Section 4b.  At the earliest appropriate time after elections, the Board of Trustees shall meet for the purpose of reorganization by electing officers for the ensuing year.  The officers of the Corporation shall be as follows: President, Vice-President, Secretary, and Treasurer, who shall serve for one year.  All officers must be elected from the Board of Trustees.   A majority in number of the Board of Trustees shall constitute a quorum.

ARTICLE IV
Section 2.  The membership of the club shall be limited to the holders of one hundred ten certificates of participating membership.

August 23, 1983
ARTICLE V
Section 1.  The annual dues for each holder of a certificate of membership shall be filed by the Board of Trustees each year and shall be due on May 15, and past due thereafter of each year.  A late charge of ten dollars ($10.00) shall be assessed if the payment of dues is not received on or before June 1st.  The delinquent holder of said certificate of membership shall cease to be a member in good standing.  Said holder shall not qualify to receive membership tags.
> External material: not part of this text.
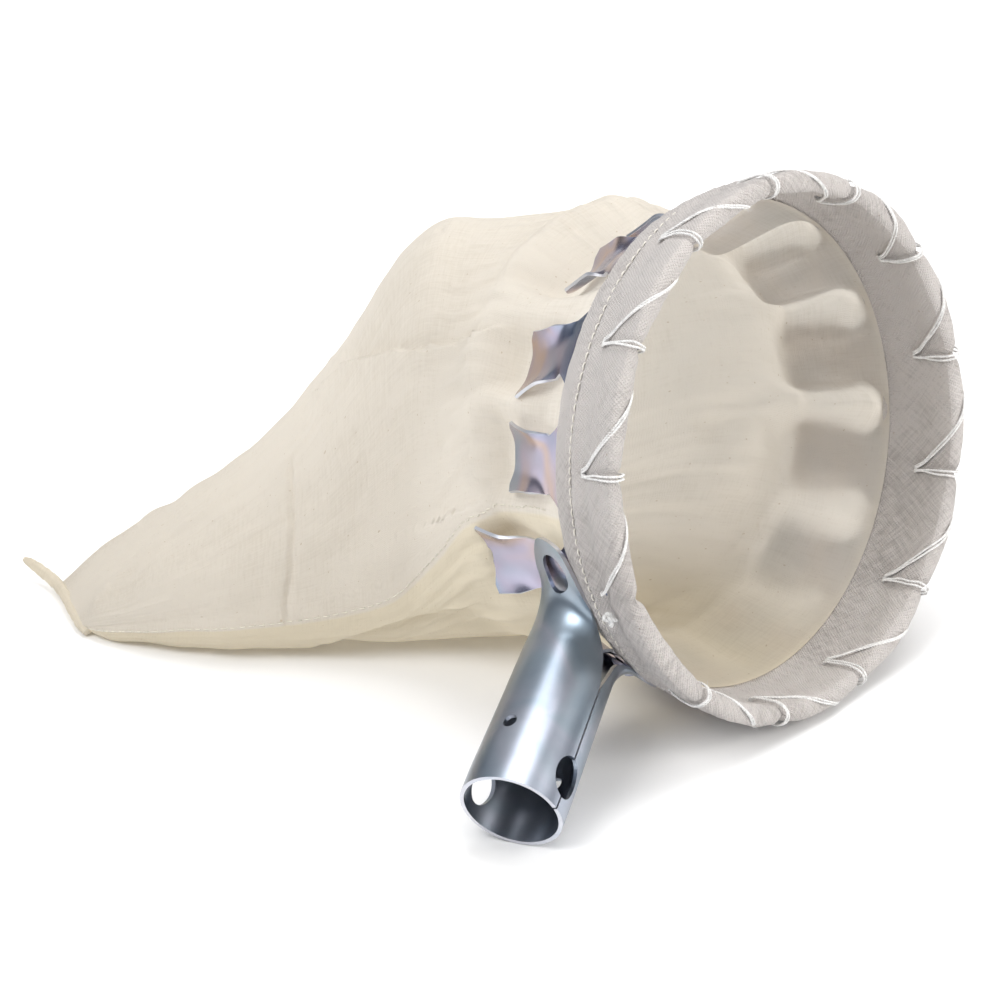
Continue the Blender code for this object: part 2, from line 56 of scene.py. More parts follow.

Section 2.  A work assessment fee may be assessed to each holder by the Board of Trustees.

ARTICLE VI
Section 2.  Each certificate of membership who have paid $475 or old member who has paid the $125 assessment fee shall have a value of Four Hundred Twenty Five ($425) Dollars, plus a pro-rate accrual of assessments.

Section 3.  Each certificate of membership who have not paid the $125 assessment fee by the due date of June1, 1983 and wish to sell their share will receive $250 instead of $300 for non-payment of assessment.

Amendments to By-Laws:
motion by Gus, seconded by Dennis to change Article V of the By-Laws to due on May 15, instead of June 15, and received on or before June 1st, instead of June 11th.

Motion by Gus, seconded by Bob to change Article VI of the By-Laws to new members paying $475 will receive $425 back, old members who paid $125 assessment will get back $425 and old members who have not paid the $125 assessment will get $250 back.  The $50 deduction due to non-payment of assessment.